> [PROBLEM]
Include in the output exactly the lines from the opening of the data through the line containing "const BACKSTRIP_THICKNESS = 0.6;", and nothing more.
====== RECORDED DATA ======
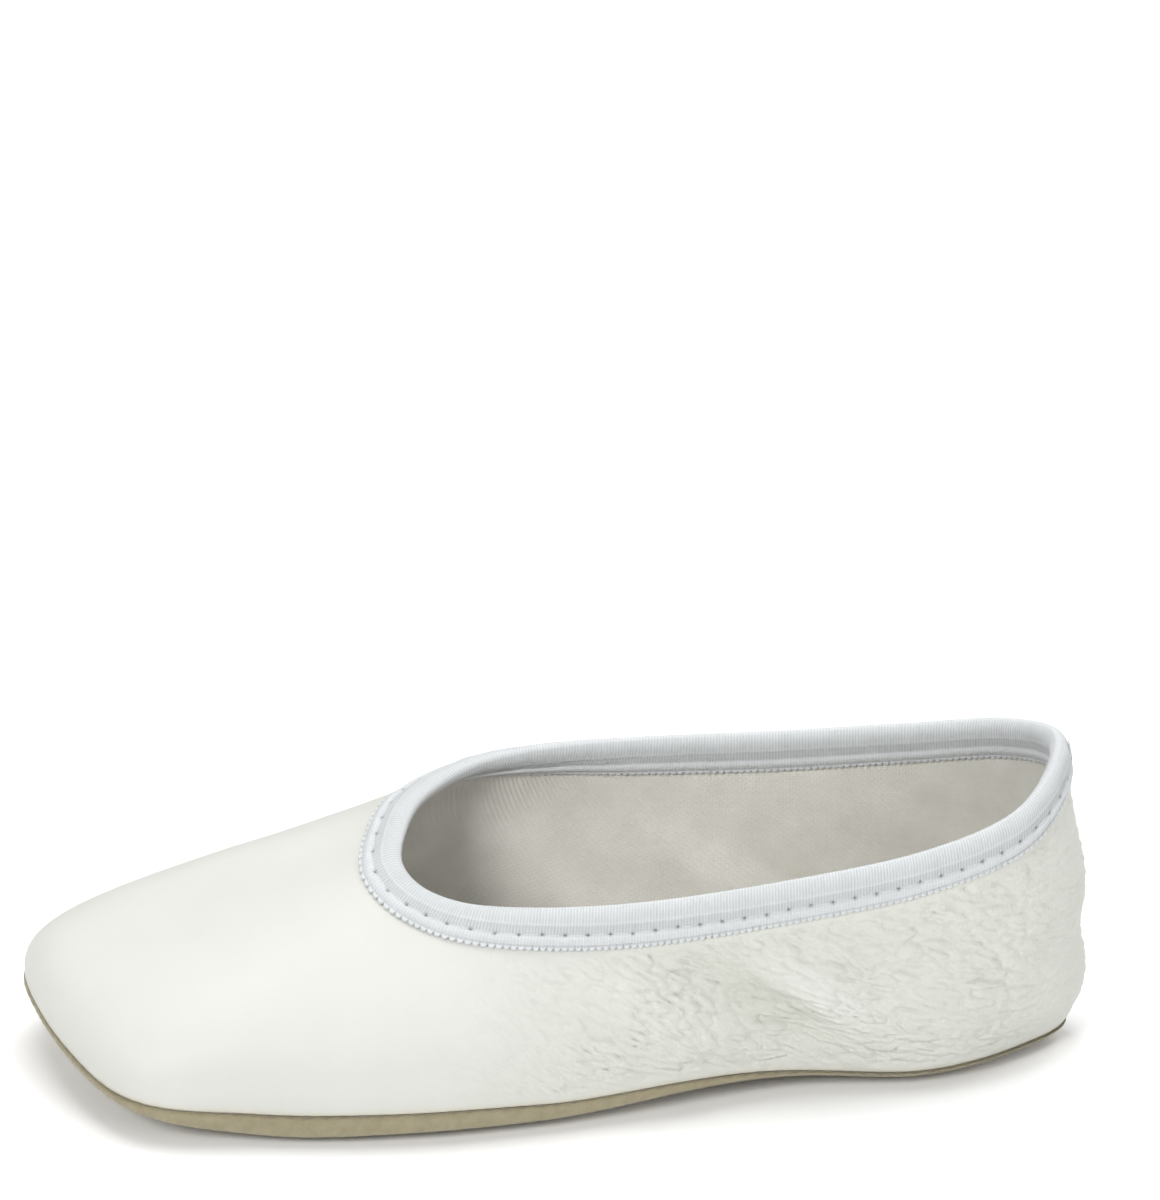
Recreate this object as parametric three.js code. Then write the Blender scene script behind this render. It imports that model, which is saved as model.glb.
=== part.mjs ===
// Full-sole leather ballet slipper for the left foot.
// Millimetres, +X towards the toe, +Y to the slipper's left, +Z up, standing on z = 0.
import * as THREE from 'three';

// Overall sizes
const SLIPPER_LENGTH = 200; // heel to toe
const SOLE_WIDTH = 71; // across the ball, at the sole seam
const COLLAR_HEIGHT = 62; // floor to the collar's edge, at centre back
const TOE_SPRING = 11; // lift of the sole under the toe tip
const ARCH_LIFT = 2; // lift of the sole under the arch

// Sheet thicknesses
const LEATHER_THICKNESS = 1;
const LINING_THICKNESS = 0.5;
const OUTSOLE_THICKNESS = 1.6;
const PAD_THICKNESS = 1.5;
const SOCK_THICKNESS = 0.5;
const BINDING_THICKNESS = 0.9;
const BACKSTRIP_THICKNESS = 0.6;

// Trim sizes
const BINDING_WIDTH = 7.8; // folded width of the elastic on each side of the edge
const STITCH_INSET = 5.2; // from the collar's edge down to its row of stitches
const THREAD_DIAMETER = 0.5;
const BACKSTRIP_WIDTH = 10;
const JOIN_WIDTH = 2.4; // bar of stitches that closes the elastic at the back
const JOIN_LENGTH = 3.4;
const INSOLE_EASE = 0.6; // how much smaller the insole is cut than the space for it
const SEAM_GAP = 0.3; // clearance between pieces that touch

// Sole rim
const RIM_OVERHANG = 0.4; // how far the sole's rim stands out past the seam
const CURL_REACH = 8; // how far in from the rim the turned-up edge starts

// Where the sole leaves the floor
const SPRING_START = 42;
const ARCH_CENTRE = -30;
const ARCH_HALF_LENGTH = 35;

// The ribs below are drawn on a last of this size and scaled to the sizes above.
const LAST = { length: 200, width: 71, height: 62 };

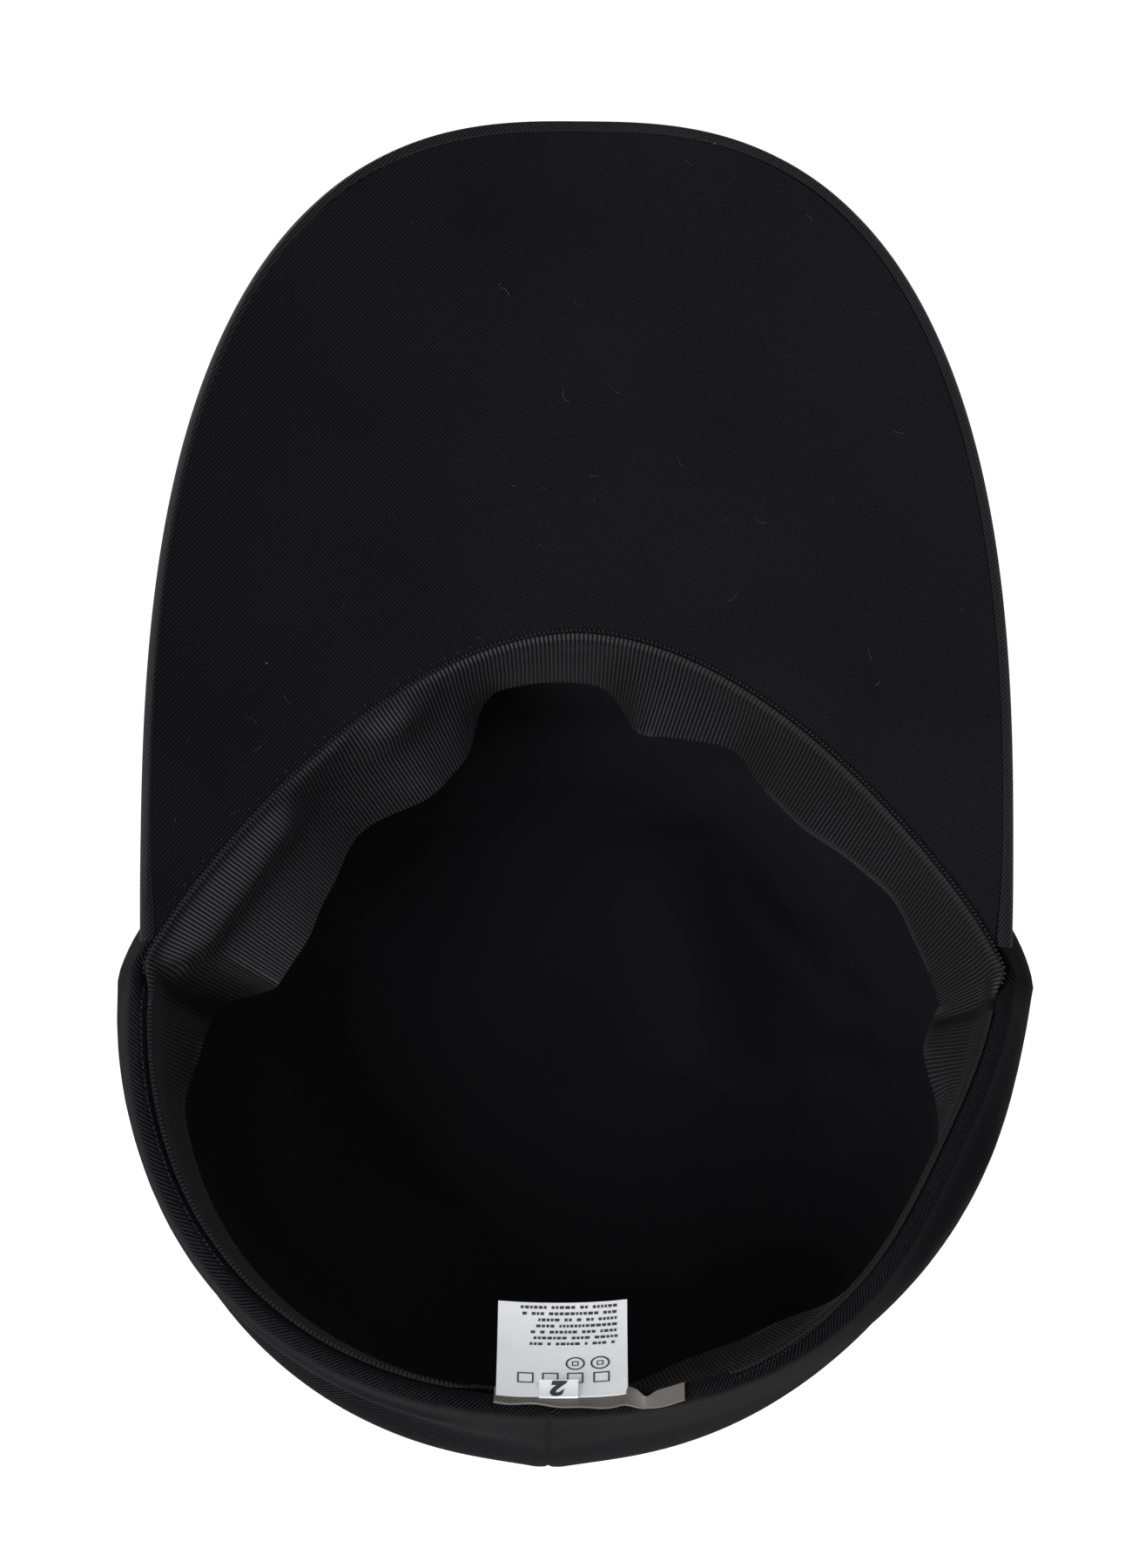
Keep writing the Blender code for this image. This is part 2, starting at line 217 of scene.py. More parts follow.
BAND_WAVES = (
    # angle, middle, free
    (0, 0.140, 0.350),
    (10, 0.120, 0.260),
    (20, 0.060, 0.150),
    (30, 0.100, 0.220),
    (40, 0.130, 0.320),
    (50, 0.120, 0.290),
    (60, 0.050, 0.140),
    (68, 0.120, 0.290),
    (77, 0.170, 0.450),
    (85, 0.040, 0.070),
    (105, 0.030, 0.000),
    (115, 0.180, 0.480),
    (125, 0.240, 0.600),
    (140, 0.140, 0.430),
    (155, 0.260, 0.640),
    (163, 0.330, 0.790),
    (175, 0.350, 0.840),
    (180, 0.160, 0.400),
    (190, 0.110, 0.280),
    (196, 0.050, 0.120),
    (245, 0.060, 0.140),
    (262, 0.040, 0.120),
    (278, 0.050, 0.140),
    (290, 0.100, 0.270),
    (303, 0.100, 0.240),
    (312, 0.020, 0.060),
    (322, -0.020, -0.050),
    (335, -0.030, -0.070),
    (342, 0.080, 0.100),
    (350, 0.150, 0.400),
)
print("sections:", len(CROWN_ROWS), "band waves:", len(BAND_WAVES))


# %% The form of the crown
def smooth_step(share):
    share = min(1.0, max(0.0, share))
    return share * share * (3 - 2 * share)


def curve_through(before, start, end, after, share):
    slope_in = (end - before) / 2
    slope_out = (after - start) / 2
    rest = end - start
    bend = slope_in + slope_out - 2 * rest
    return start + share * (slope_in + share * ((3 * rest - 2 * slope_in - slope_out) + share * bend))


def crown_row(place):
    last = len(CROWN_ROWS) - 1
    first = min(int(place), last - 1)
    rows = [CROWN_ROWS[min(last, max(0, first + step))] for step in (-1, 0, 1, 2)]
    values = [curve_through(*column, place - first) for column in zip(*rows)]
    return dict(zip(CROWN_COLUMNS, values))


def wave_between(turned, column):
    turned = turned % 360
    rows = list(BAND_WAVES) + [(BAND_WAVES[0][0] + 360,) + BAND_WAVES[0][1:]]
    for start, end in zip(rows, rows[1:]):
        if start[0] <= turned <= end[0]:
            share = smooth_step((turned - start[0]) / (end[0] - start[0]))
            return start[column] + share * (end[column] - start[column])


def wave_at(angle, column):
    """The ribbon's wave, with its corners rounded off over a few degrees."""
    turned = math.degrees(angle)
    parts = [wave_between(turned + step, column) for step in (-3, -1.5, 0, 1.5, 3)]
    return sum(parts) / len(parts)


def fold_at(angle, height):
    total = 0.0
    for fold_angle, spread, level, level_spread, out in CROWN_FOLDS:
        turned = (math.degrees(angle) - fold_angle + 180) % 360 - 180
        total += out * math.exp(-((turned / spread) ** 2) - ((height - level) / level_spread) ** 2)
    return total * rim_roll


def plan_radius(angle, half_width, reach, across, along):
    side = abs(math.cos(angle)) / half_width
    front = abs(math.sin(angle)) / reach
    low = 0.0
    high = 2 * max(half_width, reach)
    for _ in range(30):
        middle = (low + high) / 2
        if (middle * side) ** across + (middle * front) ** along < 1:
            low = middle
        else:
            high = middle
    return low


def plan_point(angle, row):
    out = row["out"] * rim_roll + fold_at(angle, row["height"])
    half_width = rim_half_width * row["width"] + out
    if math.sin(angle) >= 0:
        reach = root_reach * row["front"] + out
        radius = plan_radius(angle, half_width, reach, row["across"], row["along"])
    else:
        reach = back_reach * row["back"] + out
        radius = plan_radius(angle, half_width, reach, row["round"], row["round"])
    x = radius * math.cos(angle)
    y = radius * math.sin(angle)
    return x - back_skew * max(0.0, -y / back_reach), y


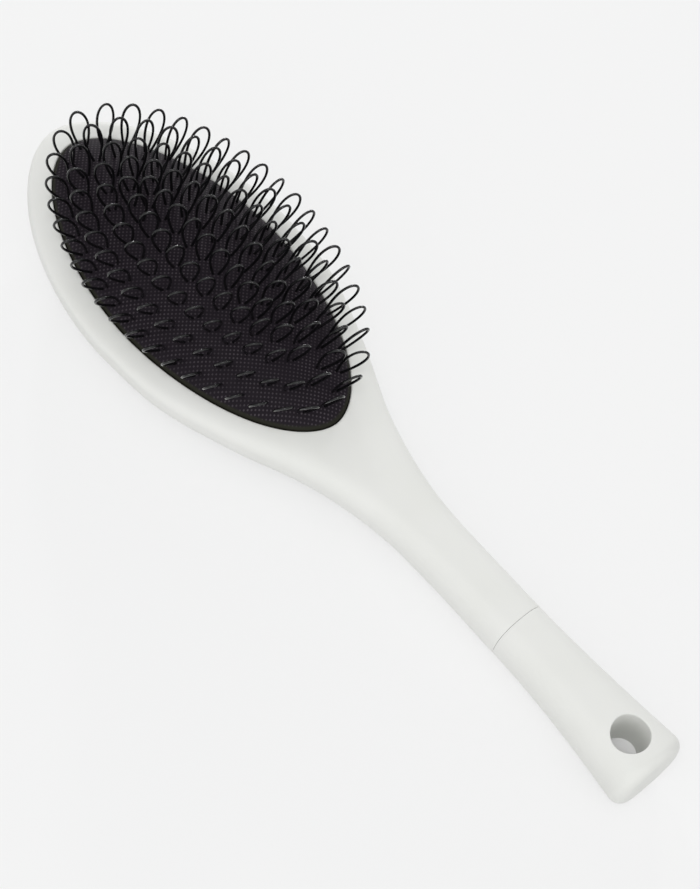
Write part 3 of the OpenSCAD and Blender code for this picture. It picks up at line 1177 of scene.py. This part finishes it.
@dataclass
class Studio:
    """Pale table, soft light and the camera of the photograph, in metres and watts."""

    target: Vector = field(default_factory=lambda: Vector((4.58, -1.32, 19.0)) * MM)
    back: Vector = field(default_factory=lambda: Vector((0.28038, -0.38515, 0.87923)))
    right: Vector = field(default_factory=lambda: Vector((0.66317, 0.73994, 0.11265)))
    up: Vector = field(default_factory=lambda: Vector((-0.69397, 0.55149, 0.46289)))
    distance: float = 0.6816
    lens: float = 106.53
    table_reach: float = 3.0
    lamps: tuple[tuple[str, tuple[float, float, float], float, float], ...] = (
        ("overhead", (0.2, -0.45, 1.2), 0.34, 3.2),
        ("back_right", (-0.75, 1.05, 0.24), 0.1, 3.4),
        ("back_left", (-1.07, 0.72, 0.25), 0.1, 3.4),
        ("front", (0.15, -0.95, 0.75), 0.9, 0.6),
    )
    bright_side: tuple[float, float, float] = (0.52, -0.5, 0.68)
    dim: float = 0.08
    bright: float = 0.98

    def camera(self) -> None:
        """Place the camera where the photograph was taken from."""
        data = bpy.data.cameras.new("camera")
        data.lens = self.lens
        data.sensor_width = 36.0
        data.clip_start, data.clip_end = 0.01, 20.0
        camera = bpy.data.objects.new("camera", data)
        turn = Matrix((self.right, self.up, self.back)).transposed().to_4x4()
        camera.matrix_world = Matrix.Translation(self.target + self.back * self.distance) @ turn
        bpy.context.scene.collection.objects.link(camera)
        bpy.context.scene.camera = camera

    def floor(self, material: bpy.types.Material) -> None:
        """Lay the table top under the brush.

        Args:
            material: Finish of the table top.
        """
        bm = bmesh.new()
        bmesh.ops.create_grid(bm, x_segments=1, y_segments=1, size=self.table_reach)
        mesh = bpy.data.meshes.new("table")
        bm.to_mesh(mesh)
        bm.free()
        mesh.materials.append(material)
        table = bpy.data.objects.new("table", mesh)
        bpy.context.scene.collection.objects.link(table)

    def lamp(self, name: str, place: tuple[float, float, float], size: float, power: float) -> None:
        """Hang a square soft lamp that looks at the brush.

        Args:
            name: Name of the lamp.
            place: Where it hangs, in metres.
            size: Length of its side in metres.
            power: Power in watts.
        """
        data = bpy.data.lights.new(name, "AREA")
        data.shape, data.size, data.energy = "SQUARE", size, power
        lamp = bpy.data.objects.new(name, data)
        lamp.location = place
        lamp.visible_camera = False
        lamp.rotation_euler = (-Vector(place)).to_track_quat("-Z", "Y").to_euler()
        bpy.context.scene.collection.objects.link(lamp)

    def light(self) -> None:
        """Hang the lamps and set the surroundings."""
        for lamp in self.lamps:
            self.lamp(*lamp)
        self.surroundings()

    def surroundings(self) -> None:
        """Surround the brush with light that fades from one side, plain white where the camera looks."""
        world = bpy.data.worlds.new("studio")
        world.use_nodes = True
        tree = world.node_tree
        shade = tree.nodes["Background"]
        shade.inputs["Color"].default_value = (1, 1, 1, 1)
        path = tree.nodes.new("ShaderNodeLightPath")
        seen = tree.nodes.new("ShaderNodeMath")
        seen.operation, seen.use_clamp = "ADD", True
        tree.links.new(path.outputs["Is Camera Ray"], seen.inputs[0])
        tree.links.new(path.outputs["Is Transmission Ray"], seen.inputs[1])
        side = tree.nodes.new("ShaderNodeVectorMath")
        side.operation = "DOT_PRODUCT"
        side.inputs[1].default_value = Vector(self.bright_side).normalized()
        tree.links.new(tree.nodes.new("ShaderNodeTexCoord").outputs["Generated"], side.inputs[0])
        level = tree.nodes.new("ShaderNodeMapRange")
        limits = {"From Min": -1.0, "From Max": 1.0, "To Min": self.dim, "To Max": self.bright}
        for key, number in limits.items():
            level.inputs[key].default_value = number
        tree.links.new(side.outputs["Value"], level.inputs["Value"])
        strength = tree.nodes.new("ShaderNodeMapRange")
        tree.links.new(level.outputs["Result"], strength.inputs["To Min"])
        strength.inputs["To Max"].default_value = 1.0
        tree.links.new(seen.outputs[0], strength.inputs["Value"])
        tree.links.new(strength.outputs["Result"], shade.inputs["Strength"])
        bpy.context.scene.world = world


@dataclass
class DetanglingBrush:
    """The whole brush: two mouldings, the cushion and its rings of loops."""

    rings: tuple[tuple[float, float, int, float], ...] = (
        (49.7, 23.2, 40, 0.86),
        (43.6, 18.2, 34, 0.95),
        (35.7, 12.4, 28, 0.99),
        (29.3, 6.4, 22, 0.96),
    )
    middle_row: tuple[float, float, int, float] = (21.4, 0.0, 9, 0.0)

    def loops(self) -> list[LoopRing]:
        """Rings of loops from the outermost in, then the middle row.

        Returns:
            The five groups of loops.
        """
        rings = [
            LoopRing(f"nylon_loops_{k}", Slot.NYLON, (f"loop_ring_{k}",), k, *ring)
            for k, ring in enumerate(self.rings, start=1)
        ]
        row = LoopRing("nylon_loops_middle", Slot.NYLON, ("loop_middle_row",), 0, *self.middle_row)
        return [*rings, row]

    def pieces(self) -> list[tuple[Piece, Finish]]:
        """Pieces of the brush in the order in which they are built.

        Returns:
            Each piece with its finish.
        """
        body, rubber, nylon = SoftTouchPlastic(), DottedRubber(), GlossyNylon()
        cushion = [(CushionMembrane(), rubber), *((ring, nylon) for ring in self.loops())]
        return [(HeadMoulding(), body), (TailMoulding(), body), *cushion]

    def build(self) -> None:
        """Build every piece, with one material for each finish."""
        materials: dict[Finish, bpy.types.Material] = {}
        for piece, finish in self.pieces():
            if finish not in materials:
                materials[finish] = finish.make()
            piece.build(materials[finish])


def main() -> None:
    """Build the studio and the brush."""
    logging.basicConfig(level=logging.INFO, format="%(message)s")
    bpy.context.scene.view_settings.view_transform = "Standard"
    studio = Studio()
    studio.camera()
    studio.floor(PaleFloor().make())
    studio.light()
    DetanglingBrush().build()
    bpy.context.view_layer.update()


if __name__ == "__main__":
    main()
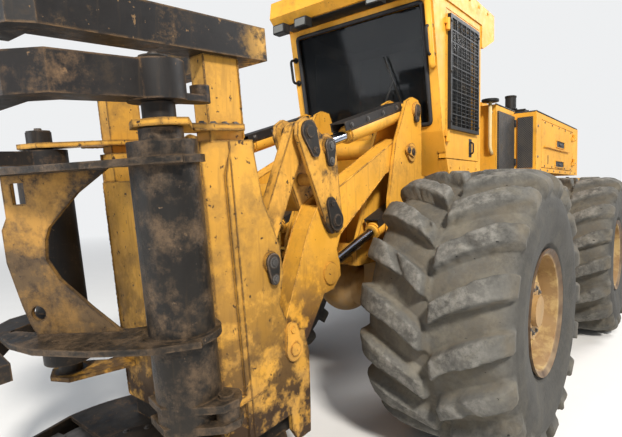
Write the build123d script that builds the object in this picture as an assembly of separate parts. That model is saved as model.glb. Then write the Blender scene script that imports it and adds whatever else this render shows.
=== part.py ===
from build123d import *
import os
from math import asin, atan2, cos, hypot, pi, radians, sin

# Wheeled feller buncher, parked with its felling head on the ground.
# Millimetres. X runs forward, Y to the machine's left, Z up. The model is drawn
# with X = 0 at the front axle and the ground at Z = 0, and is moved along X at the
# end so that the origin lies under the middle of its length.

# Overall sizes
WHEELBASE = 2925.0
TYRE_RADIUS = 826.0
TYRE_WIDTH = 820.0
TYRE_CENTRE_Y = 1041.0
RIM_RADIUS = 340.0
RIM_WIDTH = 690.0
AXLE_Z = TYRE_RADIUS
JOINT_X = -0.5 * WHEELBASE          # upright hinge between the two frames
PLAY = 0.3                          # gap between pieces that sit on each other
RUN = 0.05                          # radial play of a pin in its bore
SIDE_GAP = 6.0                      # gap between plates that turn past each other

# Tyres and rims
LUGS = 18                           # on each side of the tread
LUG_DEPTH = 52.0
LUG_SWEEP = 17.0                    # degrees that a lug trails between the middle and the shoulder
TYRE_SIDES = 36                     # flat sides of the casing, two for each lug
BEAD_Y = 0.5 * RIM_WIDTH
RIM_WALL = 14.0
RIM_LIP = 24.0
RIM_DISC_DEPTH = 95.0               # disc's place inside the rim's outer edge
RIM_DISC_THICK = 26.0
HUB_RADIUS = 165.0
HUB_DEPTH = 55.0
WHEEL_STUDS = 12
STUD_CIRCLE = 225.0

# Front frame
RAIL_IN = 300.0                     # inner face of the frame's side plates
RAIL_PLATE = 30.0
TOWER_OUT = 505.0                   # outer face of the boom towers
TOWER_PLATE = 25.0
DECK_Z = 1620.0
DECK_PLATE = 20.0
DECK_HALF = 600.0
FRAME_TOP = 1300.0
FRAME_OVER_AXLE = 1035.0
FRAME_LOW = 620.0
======
> [ANSWER TO THE PROBLEM]
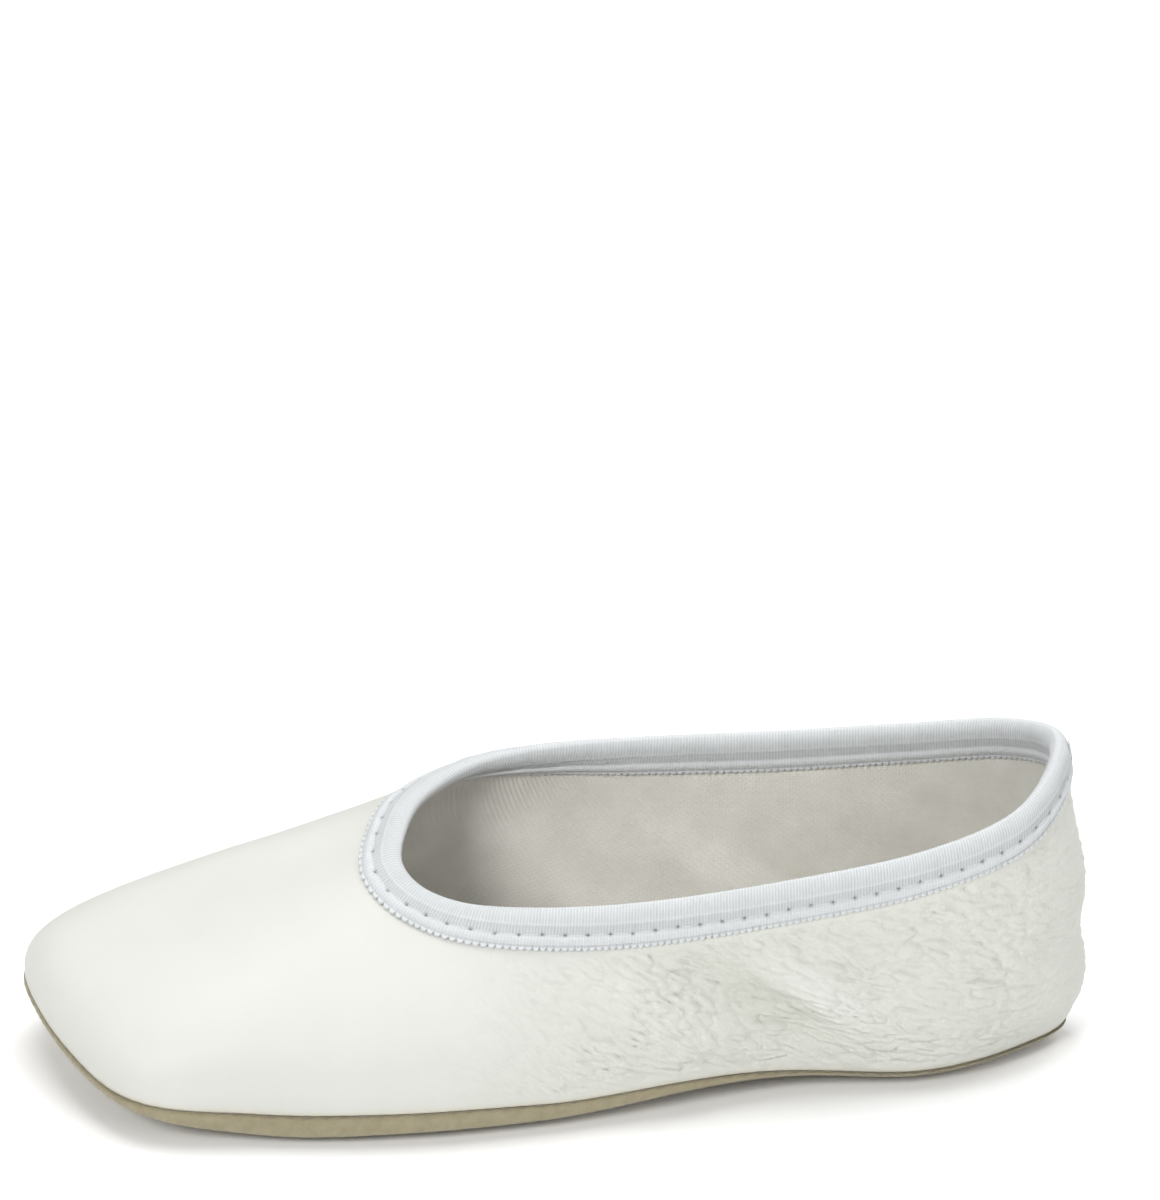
Recreate this object as parametric three.js code. Then write the Blender scene script behind this render. It imports that model, which is saved as model.glb.
=== part.mjs ===
// Full-sole leather ballet slipper for the left foot.
// Millimetres, +X towards the toe, +Y to the slipper's left, +Z up, standing on z = 0.
import * as THREE from 'three';

// Overall sizes
const SLIPPER_LENGTH = 200; // heel to toe
const SOLE_WIDTH = 71; // across the ball, at the sole seam
const COLLAR_HEIGHT = 62; // floor to the collar's edge, at centre back
const TOE_SPRING = 11; // lift of the sole under the toe tip
const ARCH_LIFT = 2; // lift of the sole under the arch

// Sheet thicknesses
const LEATHER_THICKNESS = 1;
const LINING_THICKNESS = 0.5;
const OUTSOLE_THICKNESS = 1.6;
const PAD_THICKNESS = 1.5;
const SOCK_THICKNESS = 0.5;
const BINDING_THICKNESS = 0.9;
const BACKSTRIP_THICKNESS = 0.6;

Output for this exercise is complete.